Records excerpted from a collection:
************

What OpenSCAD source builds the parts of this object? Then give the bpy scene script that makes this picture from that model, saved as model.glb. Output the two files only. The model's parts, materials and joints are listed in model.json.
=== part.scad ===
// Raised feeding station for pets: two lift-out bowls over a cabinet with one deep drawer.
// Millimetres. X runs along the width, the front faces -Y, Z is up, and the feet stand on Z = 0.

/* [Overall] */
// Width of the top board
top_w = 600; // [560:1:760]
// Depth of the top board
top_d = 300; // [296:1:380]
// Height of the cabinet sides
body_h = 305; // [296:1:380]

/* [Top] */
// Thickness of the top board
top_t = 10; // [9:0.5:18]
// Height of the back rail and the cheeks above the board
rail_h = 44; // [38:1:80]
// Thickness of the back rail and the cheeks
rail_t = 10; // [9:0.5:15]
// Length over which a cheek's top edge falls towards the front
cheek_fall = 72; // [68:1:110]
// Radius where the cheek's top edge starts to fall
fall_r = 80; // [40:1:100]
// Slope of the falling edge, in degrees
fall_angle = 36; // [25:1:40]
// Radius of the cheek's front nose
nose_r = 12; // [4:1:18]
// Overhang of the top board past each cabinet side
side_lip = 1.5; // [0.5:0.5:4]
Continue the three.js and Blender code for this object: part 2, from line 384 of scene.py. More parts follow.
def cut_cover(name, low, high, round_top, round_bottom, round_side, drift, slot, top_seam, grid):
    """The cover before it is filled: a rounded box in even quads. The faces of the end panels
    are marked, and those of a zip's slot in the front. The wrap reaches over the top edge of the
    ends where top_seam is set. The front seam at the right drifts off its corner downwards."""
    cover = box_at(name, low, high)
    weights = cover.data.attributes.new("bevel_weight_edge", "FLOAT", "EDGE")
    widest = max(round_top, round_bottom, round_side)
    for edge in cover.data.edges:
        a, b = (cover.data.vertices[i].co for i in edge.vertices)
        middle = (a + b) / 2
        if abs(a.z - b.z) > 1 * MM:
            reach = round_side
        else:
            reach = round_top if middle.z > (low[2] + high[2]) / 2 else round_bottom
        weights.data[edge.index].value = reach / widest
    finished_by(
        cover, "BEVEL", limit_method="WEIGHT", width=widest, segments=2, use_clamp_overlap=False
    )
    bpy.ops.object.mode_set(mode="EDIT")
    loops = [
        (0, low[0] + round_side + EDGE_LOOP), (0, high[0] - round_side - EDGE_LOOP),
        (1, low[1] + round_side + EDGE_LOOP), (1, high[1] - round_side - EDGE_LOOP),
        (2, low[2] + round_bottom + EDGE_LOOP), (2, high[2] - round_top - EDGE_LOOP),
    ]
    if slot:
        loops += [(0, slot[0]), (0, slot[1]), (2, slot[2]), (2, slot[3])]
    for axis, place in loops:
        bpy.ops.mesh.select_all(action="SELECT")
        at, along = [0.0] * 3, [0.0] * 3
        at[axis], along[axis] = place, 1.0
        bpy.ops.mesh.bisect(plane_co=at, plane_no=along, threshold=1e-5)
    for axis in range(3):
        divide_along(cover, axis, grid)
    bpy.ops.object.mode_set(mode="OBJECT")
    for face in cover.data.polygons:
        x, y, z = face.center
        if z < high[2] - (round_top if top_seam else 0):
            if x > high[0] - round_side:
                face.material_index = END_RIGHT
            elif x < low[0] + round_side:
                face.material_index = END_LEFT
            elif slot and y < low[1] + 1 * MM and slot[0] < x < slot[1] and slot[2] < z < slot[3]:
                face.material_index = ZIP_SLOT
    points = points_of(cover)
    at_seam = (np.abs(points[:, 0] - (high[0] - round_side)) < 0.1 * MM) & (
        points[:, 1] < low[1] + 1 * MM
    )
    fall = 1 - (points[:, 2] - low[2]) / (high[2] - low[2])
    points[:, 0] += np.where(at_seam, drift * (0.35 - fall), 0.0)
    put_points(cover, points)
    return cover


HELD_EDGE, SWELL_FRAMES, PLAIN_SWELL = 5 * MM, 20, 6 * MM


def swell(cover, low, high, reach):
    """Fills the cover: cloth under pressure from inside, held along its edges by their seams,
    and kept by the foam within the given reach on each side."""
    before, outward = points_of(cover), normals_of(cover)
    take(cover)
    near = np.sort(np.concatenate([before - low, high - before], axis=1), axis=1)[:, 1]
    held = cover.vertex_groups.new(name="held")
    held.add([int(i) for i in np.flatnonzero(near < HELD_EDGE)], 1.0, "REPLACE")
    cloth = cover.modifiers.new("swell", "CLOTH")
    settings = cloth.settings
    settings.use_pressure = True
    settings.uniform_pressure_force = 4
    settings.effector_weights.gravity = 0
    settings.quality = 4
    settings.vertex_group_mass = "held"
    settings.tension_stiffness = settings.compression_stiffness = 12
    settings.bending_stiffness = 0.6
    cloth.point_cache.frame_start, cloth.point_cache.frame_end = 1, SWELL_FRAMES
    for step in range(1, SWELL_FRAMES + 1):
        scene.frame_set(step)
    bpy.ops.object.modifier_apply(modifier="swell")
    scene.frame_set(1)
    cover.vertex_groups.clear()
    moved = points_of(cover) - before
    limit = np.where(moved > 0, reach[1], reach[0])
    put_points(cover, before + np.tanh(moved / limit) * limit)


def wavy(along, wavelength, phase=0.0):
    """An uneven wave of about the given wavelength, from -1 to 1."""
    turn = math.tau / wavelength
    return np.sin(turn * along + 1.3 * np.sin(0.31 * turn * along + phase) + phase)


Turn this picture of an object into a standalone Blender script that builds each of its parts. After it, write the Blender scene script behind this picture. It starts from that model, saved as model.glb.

************

§ JOB:
Above are some records; repeat all of them exactly.

§ RESULT OF THE EXERCISE:
What OpenSCAD source builds the parts of this object? Then give the bpy scene script that makes this picture from that model, saved as model.glb. Output the two files only. The model's parts, materials and joints are listed in model.json.
=== part.scad ===
// Raised feeding station for pets: two lift-out bowls over a cabinet with one deep drawer.
// Millimetres. X runs along the width, the front faces -Y, Z is up, and the feet stand on Z = 0.

/* [Overall] */
// Width of the top board
top_w = 600; // [560:1:760]
// Depth of the top board
top_d = 300; // [296:1:380]
// Height of the cabinet sides
body_h = 305; // [296:1:380]

/* [Top] */
// Thickness of the top board
top_t = 10; // [9:0.5:18]
// Height of the back rail and the cheeks above the board
rail_h = 44; // [38:1:80]
// Thickness of the back rail and the cheeks
rail_t = 10; // [9:0.5:15]
// Length over which a cheek's top edge falls towards the front
cheek_fall = 72; // [68:1:110]
// Radius where the cheek's top edge starts to fall
fall_r = 80; // [40:1:100]
// Slope of the falling edge, in degrees
fall_angle = 36; // [25:1:40]
// Radius of the cheek's front nose
nose_r = 12; // [4:1:18]
// Overhang of the top board past each cabinet side
side_lip = 1.5; // [0.5:0.5:4]
Continue the three.js and Blender code for this object: part 2, from line 384 of scene.py. More parts follow.
def cut_cover(name, low, high, round_top, round_bottom, round_side, drift, slot, top_seam, grid):
    """The cover before it is filled: a rounded box in even quads. The faces of the end panels
    are marked, and those of a zip's slot in the front. The wrap reaches over the top edge of the
    ends where top_seam is set. The front seam at the right drifts off its corner downwards."""
    cover = box_at(name, low, high)
    weights = cover.data.attributes.new("bevel_weight_edge", "FLOAT", "EDGE")
    widest = max(round_top, round_bottom, round_side)
    for edge in cover.data.edges:
        a, b = (cover.data.vertices[i].co for i in edge.vertices)
        middle = (a + b) / 2
        if abs(a.z - b.z) > 1 * MM:
            reach = round_side
        else:
            reach = round_top if middle.z > (low[2] + high[2]) / 2 else round_bottom
        weights.data[edge.index].value = reach / widest
    finished_by(
        cover, "BEVEL", limit_method="WEIGHT", width=widest, segments=2, use_clamp_overlap=False
    )
    bpy.ops.object.mode_set(mode="EDIT")
    loops = [
        (0, low[0] + round_side + EDGE_LOOP), (0, high[0] - round_side - EDGE_LOOP),
        (1, low[1] + round_side + EDGE_LOOP), (1, high[1] - round_side - EDGE_LOOP),
        (2, low[2] + round_bottom + EDGE_LOOP), (2, high[2] - round_top - EDGE_LOOP),
    ]
    if slot:
        loops += [(0, slot[0]), (0, slot[1]), (2, slot[2]), (2, slot[3])]
    for axis, place in loops:
        bpy.ops.mesh.select_all(action="SELECT")
        at, along = [0.0] * 3, [0.0] * 3
        at[axis], along[axis] = place, 1.0
        bpy.ops.mesh.bisect(plane_co=at, plane_no=along, threshold=1e-5)
    for axis in range(3):
        divide_along(cover, axis, grid)
    bpy.ops.object.mode_set(mode="OBJECT")
    for face in cover.data.polygons:
        x, y, z = face.center
        if z < high[2] - (round_top if top_seam else 0):
            if x > high[0] - round_side:
                face.material_index = END_RIGHT
            elif x < low[0] + round_side:
                face.material_index = END_LEFT
            elif slot and y < low[1] + 1 * MM and slot[0] < x < slot[1] and slot[2] < z < slot[3]:
                face.material_index = ZIP_SLOT
    points = points_of(cover)
    at_seam = (np.abs(points[:, 0] - (high[0] - round_side)) < 0.1 * MM) & (
        points[:, 1] < low[1] + 1 * MM
    )
    fall = 1 - (points[:, 2] - low[2]) / (high[2] - low[2])
    points[:, 0] += np.where(at_seam, drift * (0.35 - fall), 0.0)
    put_points(cover, points)
    return cover


HELD_EDGE, SWELL_FRAMES, PLAIN_SWELL = 5 * MM, 20, 6 * MM


def swell(cover, low, high, reach):
    """Fills the cover: cloth under pressure from inside, held along its edges by their seams,
    and kept by the foam within the given reach on each side."""
    before, outward = points_of(cover), normals_of(cover)
    take(cover)
    near = np.sort(np.concatenate([before - low, high - before], axis=1), axis=1)[:, 1]
    held = cover.vertex_groups.new(name="held")
    held.add([int(i) for i in np.flatnonzero(near < HELD_EDGE)], 1.0, "REPLACE")
    cloth = cover.modifiers.new("swell", "CLOTH")
    settings = cloth.settings
    settings.use_pressure = True
    settings.uniform_pressure_force = 4
    settings.effector_weights.gravity = 0
    settings.quality = 4
    settings.vertex_group_mass = "held"
    settings.tension_stiffness = settings.compression_stiffness = 12
    settings.bending_stiffness = 0.6
    cloth.point_cache.frame_start, cloth.point_cache.frame_end = 1, SWELL_FRAMES
    for step in range(1, SWELL_FRAMES + 1):
        scene.frame_set(step)
    bpy.ops.object.modifier_apply(modifier="swell")
    scene.frame_set(1)
    cover.vertex_groups.clear()
    moved = points_of(cover) - before
    limit = np.where(moved > 0, reach[1], reach[0])
    put_points(cover, before + np.tanh(moved / limit) * limit)


def wavy(along, wavelength, phase=0.0):
    """An uneven wave of about the given wavelength, from -1 to 1."""
    turn = math.tau / wavelength
    return np.sin(turn * along + 1.3 * np.sin(0.31 * turn * along + phase) + phase)


Turn this picture of an object into a standalone Blender script that builds each of its parts. After it, write the Blender scene script behind this picture. It starts from that model, saved as model.glb.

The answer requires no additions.